It has been brought to my attention that this blog is becoming Russocentric to a degree (I use the phrase in its original sense), so I thought I’d ruminate on a different part of the linguistic universe altogether.

For a long time I was confused by the terms “Thai language” and “Tai languages”: what was up with the h, and what was the relation between the two terms? Eventually (once I got out of the sandbox of Indo-European) I discovered that the Tai family of closely related languages spread from Assam in eastern India (named after invaders who spoke the now extinct Ahom language) to the mountains of northern Vietnam, and from southern China (whence they originated) to the Malay Peninsula. The best-known of them is of course Thai, the official language of Thailand; I’m not sure when and how the h came in (probably the Brit tendency to add it to foreign terms to make them look more exotic, cf. dhal), but it does come in handy to differentiate the terms, which are both from a T(h)ai word meaning ‘free’ (“Thailand” is half translated from prathet tai ‘country of the free’).

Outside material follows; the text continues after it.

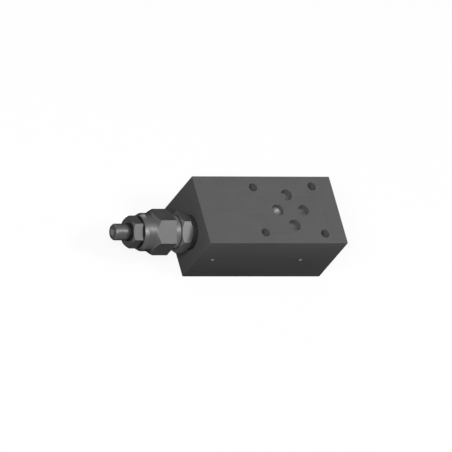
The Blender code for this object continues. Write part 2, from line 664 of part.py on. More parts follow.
def make_spring():
    """A coil with one closed turn at each end."""
    wire_start = PLATE_SHOULDER - SEAT_GAP - SPRING_WIRE_RADIUS
    centre_length = SPRING_LENGTH - 2 * SPRING_WIRE_RADIUS
    end_pitch = 2 * SPRING_WIRE_RADIUS + SPRING_END_GAP
    open_turns = SPRING_TURNS - SPRING_CLOSED_TURNS
    open_pitch = (centre_length - SPRING_CLOSED_TURNS * end_pitch) / open_turns
    count = int(SPRING_TURNS * SPRING_POINTS_PER_TURN)
    curve = bpy.data.curves.new("main_spring", "CURVE")
    curve.dimensions = "3D"
    curve.bevel_depth = SPRING_WIRE_RADIUS
    curve.bevel_resolution = 2
    curve.render_resolution_u = 0
    curve.use_fill_caps = True
    spline = curve.splines.new("POLY")
    spline.points.add(count)
    for index in range(count + 1):
        turns = index / SPRING_POINTS_PER_TURN
        first = min(turns, 1.0) * end_pitch
        middle = min(max(turns - 1.0, 0.0), open_turns) * open_pitch
        last = max(turns - 1.0 - open_turns, 0.0) * end_pitch
        angle = 2 * math.pi * turns
        spline.points[index].co = (SPRING_MEAN_RADIUS * math.cos(angle),
                                   SPRING_MEAN_RADIUS * math.sin(angle),
                                   wire_start - first - middle - last, 1.0)
    on_axis(place(bpy.data.objects.new("main_spring", curve), SPRING_STEEL))


def make_plunger(carrier):
    """The piston that the screw pushes, with a boss that centres the spring."""
    groove_start = PLUNGER_SHOULDER + PLUNGER_GROOVE_OFFSET
    groove_end = groove_start + PLUNGER_GROOVE_WIDTH
    groove_radius = plunger_seal_radius() - PLUNGER_SEAL_SECTION - SEAL_SIDE_GAP
    outline = [
        (0.0, -PLUNGER_SHOULDER + PLUNGER_BOSS_LENGTH),
        (SPRING_BOSS_RADIUS, -PLUNGER_SHOULDER + PLUNGER_BOSS_LENGTH),
        (SPRING_BOSS_RADIUS, -PLUNGER_SHOULDER),
        (PLUNGER_RADIUS, -PLUNGER_SHOULDER),
        (PLUNGER_RADIUS, -groove_start),
        (groove_radius, -groove_start),
        (groove_radius, -groove_end),
        (PLUNGER_RADIUS, -groove_end),
        (PLUNGER_RADIUS, -PLUNGER_END + PLUNGER_EDGE),
        (PLUNGER_RADIUS - PLUNGER_EDGE, -PLUNGER_END),
        (0.0, -PLUNGER_END),
    ]
    on_axis(turned("spring_plunger", outline, HARDENED_STEEL, FACETS_MEDIUM), carrier)
    middle = axis_point(-(groove_start + groove_end) / 2)
    seal_ring("plunger_seal", plunger_seal_radius(), PLUNGER_SEAL_SECTION, middle, parent=carrier)


def plunger_seal_radius():
    return SPRING_BORE_RADIUS - SEAL_SIDE_GAP - PLUNGER_SEAL_SECTION


def make_cap():
    """The adjuster cap: a hex that is square to the neck, a barrel, and a cone under the nut."""
    corner = CAP_FLATS / math.sqrt(3) + COLLAR_EDGE
    chamfer = (corner - CAP_BARREL_RADIUS) * CAP_HEX_CHAMFER_SLOPE
    outline = [
        (0.0, -NECK_END),
        (corner, -NECK_END),
        (corner, -CAP_HEX_END + chamfer),
        (CAP_BARREL_RADIUS, -CAP_HEX_END),
        (CAP_BARREL_RADIUS, -CAP_BARREL_END),
        (CAP_TIP_RADIUS, -CAP_END),
        (0.0, -CAP_END),
    ]
    cap = on_axis(turned("adjuster_cap", outline, CARTRIDGE_STEEL))
    cut_flats(cap, CAP_FLATS, -CAP_HEX_END - COLLAR_EDGE, -NECK_END + CUT_OVERSHOOT)
    spigot_bore = SPIGOT_RADIUS + SEAT_GAP
    relief_start = SPIGOT_END + SEAT_GAP
    relief_end = relief_start + CAP_RELIEF_LENGTH
    thread = SCREW_RADIUS + SEAT_GAP
    bore = [
        (0.0, -NECK_END + CUT_OVERSHOOT),
        (spigot_bore, -NECK_END + CUT_OVERSHOOT),
        (spigot_bore, -relief_start),
        (CAP_RELIEF_RADIUS, -relief_start),
        (CAP_RELIEF_RADIUS, -relief_end),
        (thread, -relief_end),
        (thread, -CAP_END - CUT_OVERSHOOT),
        (0.0, -CAP_END - CUT_OVERSHOOT),
    ]
    cut(cap, on_axis(turned("cap_bore", bore)))


def make_screw(carrier):
    """The adjusting screw: a plain point inside, a hexagon socket outside."""
    thread_start = SCREW_START + SCREW_POINT_LENGTH
    outline = [
        (0.0, -SCREW_START),
        (SCREW_POINT_RADIUS, -SCREW_START),
        (SCREW_POINT_RADIUS, -thread_start),
        (SCREW_RADIUS, -thread_start - SCREW_RADIUS + SCREW_POINT_RADIUS),
        (SCREW_RADIUS, -SCREW_END + SCREW_END_CHAMFER),
        (SCREW_END_RADIUS, -SCREW_END),
        (0.0, -SCREW_END),
    ]
    screw = on_axis(turned("adjusting_screw", outline, CARTRIDGE_STEEL), carrier)
    socket_radius = SOCKET_FLATS / math.sqrt(3)
    floor = -SCREW_END + SOCKET_DEPTH
    socket = [
        (0.0, floor + socket_radius / 2),
        (socket_radius, floor),
        (socket_radius, -SCREW_END - CUT_OVERSHOOT),
        (0.0, -SCREW_END - CUT_OVERSHOOT),
    ]
    cut(screw, on_axis(turned("screw_socket", socket, facets=HEX_SIDES)))


def make_nut(turner, slider):
    """The lock nut, chamfered on its outer end, and the seal ring held in its inner face."""
    corner = NUT_FLATS / math.sqrt(3) + COLLAR_EDGE
    chamfer = corner - NUT_FLATS / 2
    inner_face = CAP_END + SEAT_GAP
    seal_outer = SCREW_RADIUS + SEAT_GAP + NUT_SEAL_WIDTH
    seal_start = inner_face + SEAL_SIDE_GAP
    seal_end = seal_start + NUT_SEAL_THICKNESS
    outline = [
        (0.0, -inner_face),
        (corner, -inner_face),
        (corner, -NUT_END + chamfer),
        (NUT_FLATS / 2, -NUT_END),
        (0.0, -NUT_END),
    ]
    nut = on_axis(turned("lock_nut", outline, CARTRIDGE_STEEL), turner)
    cut_flats(nut, NUT_FLATS, -NUT_END - CUT_OVERSHOOT, -inner_face + CUT_OVERSHOOT)
    thread = SCREW_RADIUS + SEAT_GAP
    mouth = thread + NUT_MOUTH_CHAMFER
    bore = [
        (0.0, -inner_face + CUT_OVERSHOOT),
        (seal_outer + SEAT_GAP, -inner_face + CUT_OVERSHOOT),
        (seal_outer + SEAT_GAP, -seal_end - SEAT_GAP),
        (thread, -seal_end - SEAT_GAP),
        (thread, -NUT_END + NUT_MOUTH_CHAMFER),
        (mouth + CUT_OVERSHOOT, -NUT_END - CUT_OVERSHOOT),
        (0.0, -NUT_END - CUT_OVERSHOOT),
    ]
    cut(nut, on_axis(turned("nut_bore", bore)))
    ring = [(seal_outer, -seal_start), (seal_outer, -seal_end),
            (SCREW_RADIUS + SEAT_GAP, -seal_end), (SCREW_RADIUS + SEAT_GAP, -seal_start)]
    on_axis(turned("nut_seal", ring, BACKUP_PLASTIC, FACETS_MEDIUM, ring=True), slider)


def shade_round_faces():
    """Fixes each finished shape as a mesh, smooth on its round faces and sharp at its corners."""
    depsgraph = bpy.context.evaluated_depsgraph_get()
    finished = {}
    for part in PARTS.objects:
        if part.type == "MESH":
            finished[part] = bpy.data.meshes.new_from_object(part.evaluated_get(depsgraph))
    for part, mesh in finished.items():
        part.modifiers.clear()
        part.data = mesh
        mesh.shade_smooth()
        mesh.set_sharp_from_angle(angle=SHARP_ANGLE)


def build():
    block = make_block()
    cut_bolt_holes(block)
    for name, x, y, radius in (("p", 0.0, PORT_P_Y, PORT_RADIUS), ("t", 0.0, PORT_T_Y, PORT_RADIUS),
                               ("b", PORT_B_X, 0.0, PORT_B_RADIUS)):
        cut_through_port(block, name, x, y, radius)
    cut_port_a(block)
    cut_seal_recesses(block)
    cut_cavity(block)
    cut_gallery(block)
    make_label_pins(block)
    make_port_seals()
    make_gallery_plug()

    make_cartridge_body()
    make_cartridge_seals()
    make_valve_seat()
    poppet_carrier = empty_at("poppet_slide", axis_point(SEAT_FACE))
    make_poppet(poppet_carrier)
    make_spring_plate(poppet_carrier)
    make_spring()
    plunger_carrier = empty_at("plunger_slide", axis_point(-PLUNGER_END))
    make_plunger(plunger_carrier)
    make_cap()
    make_screw(empty_at("screw_turn", axis_point(-SCREW_START)))
    make_nut(empty_at("nut_turn", axis_point(-CAP_END)), empty_at("nut_slide", axis_point(-CAP_END)))
    shade_round_faces()


build()
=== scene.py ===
# %% [markdown]
# This lesson dresses a hydraulic sandwich valve: a drilled steel block with a pressure cartridge
# screwed into one end. The mechanical model is already finished and packed, so it is loaded here as a
# fixed frame. Each visible piece is then turned, drilled or milled again as a finer mesh in the same
# place, and gets the finish that the real piece has. Everything is in metres: +X runs along the block,
# away from the adjuster, +Y to the back and +Z up, and the block rests on the floor at Z = 0.

# %% Load the mechanical frame
import json
import math

import bmesh
import bpy
from mathutils import Matrix, Vector

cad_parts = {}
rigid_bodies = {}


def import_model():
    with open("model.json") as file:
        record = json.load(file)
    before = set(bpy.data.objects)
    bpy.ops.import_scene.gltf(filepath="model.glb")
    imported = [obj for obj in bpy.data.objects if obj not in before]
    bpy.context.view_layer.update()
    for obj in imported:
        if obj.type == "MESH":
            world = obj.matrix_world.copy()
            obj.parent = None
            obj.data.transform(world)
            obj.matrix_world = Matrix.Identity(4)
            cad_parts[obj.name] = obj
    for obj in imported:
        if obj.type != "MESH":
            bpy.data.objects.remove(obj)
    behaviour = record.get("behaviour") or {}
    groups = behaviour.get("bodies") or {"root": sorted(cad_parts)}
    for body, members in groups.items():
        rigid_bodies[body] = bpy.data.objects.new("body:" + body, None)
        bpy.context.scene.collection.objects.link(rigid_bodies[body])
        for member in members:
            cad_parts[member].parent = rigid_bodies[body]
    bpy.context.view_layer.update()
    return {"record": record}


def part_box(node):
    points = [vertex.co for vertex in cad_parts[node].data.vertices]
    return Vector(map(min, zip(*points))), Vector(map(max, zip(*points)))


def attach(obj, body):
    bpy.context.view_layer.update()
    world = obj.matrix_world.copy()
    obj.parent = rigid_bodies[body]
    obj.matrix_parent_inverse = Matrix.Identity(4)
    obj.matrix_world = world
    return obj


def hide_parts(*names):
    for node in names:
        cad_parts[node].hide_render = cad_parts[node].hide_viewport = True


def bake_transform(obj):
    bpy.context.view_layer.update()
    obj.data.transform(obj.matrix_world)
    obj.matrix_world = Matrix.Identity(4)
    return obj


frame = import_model()

# %% [markdown]
# A piece that stands for a node has to lie exactly where the node lies. So the main places are read
# from the frame: the faces of the block, the cartridge's axis, and how far out each turned piece
# reaches. Only the steps between those places are written here as sizes.

# %% Places read from the frame
BLOCK_LOW, BLOCK_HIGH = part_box("valve_body")
CARTRIDGE_LOW, CARTRIDGE_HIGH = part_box("cartridge_body")
CAP_LOW, CAP_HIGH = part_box("adjuster_cap")
NUT_LOW, NUT_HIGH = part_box("lock_nut")
SCREW_LOW, SCREW_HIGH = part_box("adjusting_screw")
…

Eastwards from India we find Shan (in Burma), Northern (or Lanna) Thai (in northern Thailand), Lao (the official language of Laos, but the majority of its speakers are in Thailand, where it is often called Northeastern Thai), and Red Tai, Black Tai, and White Tai (in northern Vietnam—no formal-wear jokes, please). An interesting point is that an alternate ethnic designation is at the base of Assam/Ahom, Shan, and Siam, as well as the Cambodian term Siem (the name of the town Siem Reap, near Angkor Wat, means ‘defeat of the Thai’).


  1. The “h” in Thai reflects the standard pronunciation with [tʰ]; Thai has a three-way distinction of unvoiced unaspirated, unvoiced aspirated, and voiced stops which may go back to Proto-Tai. The terms “Tai” and “Daic” reflect related languages that use an unvoiced unaspirated stop in the cognate word.